Convince Your Employer to Pay for Your Degree

1. Do your homework

Discover if your company has a tuition reimbursement program and what it includes. If you don’t find a formal policy, don’t give up! Some companies, especially smaller companies, might not have a formal policy, but still may offer financial compensation for professional development or training.

The UC Davis Graduate School of Management is piloting an innovative interest-free deferred tuition plan for future applicants to its online MBA program for students who don’t want to take on a lot of debt or get themselves into an unfavorable income sharing agreement.

The deferred tuition plan for the Online MBA is a straightforward way to reduce financial barriers for U.S. based students.

Under the plan:

  • Eligible students will pay tuition for the first half of the program and can defer payment of tuition for the second half of the program, net of any scholarship funds, until after graduation.
  • The plan has zero interest charges. Students only pay the amount they defer.
  • Upon graduation or program withdrawal, students will pay 10% of their annual gross income as monthly payments.

2. What’s their expected ROI?

We all know an MBA from UC Davis will be a good investment in your career, but you also need to address your employer’s perspective and answer the question “What’s in it for them?” To do this, think about what project you are currently working on. How will a degree help you with this? What will you bring back to the company as a result of advancing your business education? How will you having a degree give them a competitive advantage? What will you be able to do faster, better, cheaper, or more effectively if you have a graduate business degree?

Share curriculum specifics with your employer to illustrate the skills you’ll be gaining in strategy, finance, marketing, and leadership. Help your employer connect an investment in you to an investment in the company, one that pays returns through your knowledge, skills, and network. Be specific. You need to make sure to quantify how exactly you will be better at your job.

If you are asking them to make a financial investment in you, then you need to be sure to highlight what the financial return is for them.

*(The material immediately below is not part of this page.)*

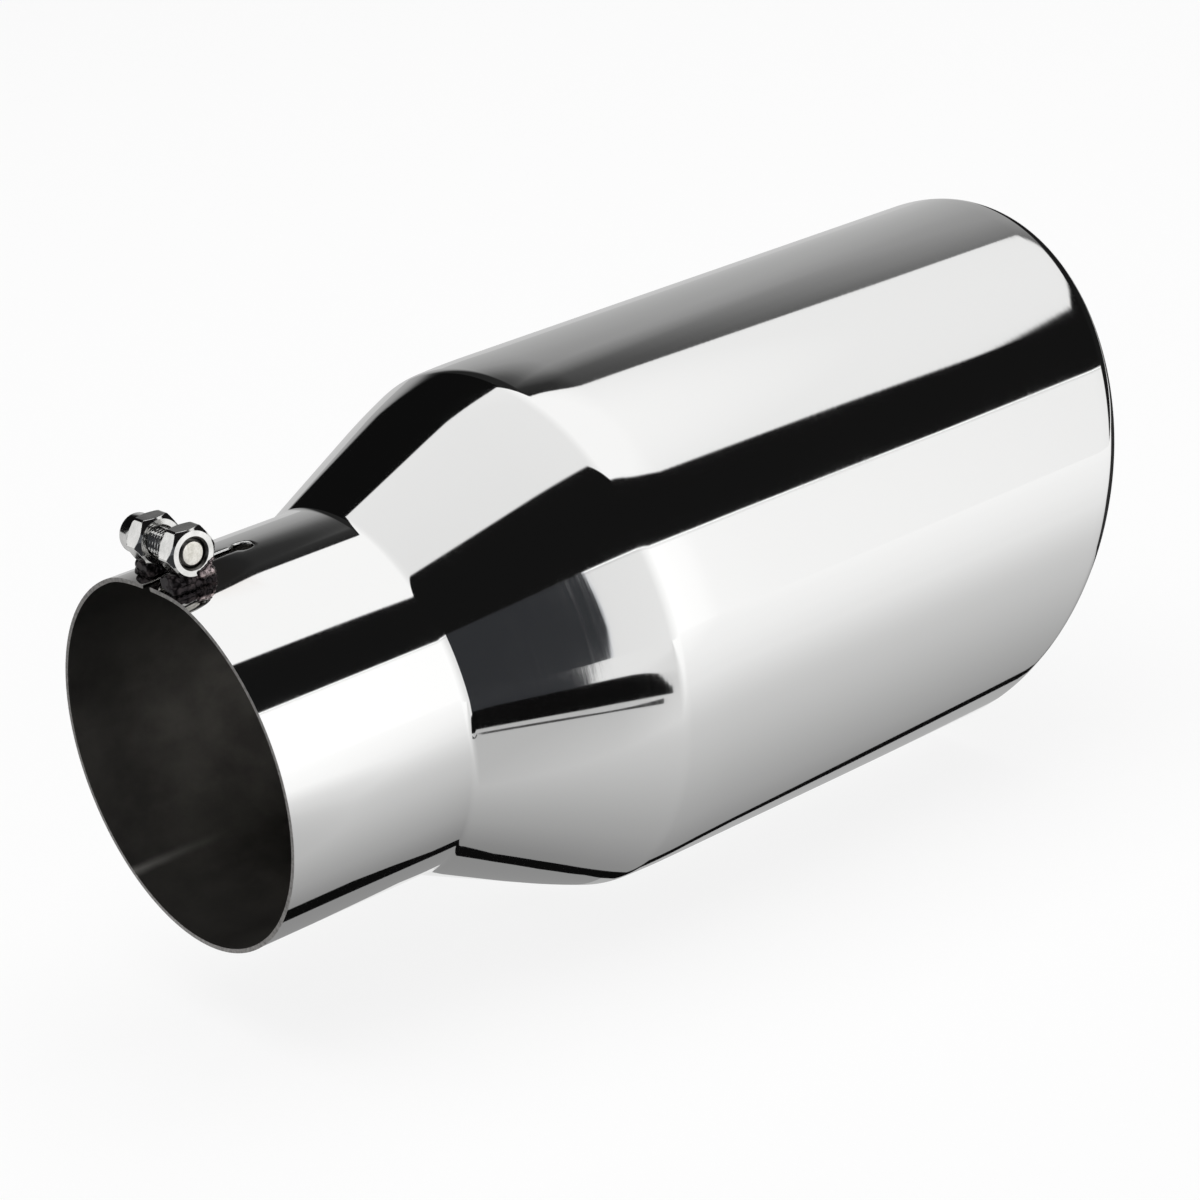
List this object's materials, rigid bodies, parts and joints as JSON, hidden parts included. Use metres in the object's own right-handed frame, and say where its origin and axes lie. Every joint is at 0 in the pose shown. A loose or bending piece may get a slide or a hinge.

Further Information: How can you determine the ROI of your employee training?

3. Follow the money

To make your best case at getting your company to pay for your graduate business degree, you’ll want to first find out where the funds would be coming from. Is it coming directly from your department or is it coming out of a fund more central to your organization? Knowing this will allow you to more clearly show how your degree will benefit your organization. It will also help you know how to best frame the conversation on return on investment (ROI) — will it benefit your department or organization overall. Knowing this will help you have a stronger case in your ask.

4. Build a base of support

Having an ally in your corner, beyond your immediate supervisor or a human resources staff member, can be extremely valuable for helping you build a base of support. Ideally, that mentor would be someone in a leadership position who could either advocate on your behalf or be in a position to make this kind of financial decision on behalf of the company.

If you can’t find an ally within your company, then reach out to the Graduate School of Management. Our Admissions office has a lot of specific knowledge about a program that will make it much easier for you to assemble your case. They might enlighten you with things that you may not have thought of before you’ve had a chance to sit in a classroom. They can also help connect you to alumni who work at your company. They can share first-hand experience of the value of the program to both you and the decision maker in your company. Hearing a personal testimony can be a powerful tool in persuading someone who might be on the fence.

Further Information: Navigating Your Future Success: Why You Should Schedule a Personal Consultation

5. You’re a keeper

You can also research how many job openings there are currently at your workplace and find out how many of them require a graduate business degree. If there are several, then that can help your case. It can be a big benefit to an employer if they can retain a good employee and promote from within rather than to recruit and train someone from outside the organization.

Further Information: The Many Advantages of Internal Recruitment for Employers

6. Time to shine

Compile an easy-to-read list of the positive impact you have made at your organization during your time there. Be sure to highlight proof-points and data of your contributions and accomplishments. This is not the time to be overly modest. Pulling together your past accomplishments will remind your employer of your capabilities and potential and will also help make them realize you are worth the investment.

At the end of the day, the key to proposing a case for support to your employer is to present a plan where they can see that paying for your graduate business degree is mutually beneficial. You want them to be just as excited as you are about taking this positive next step in your career and a making this worthwhile investment.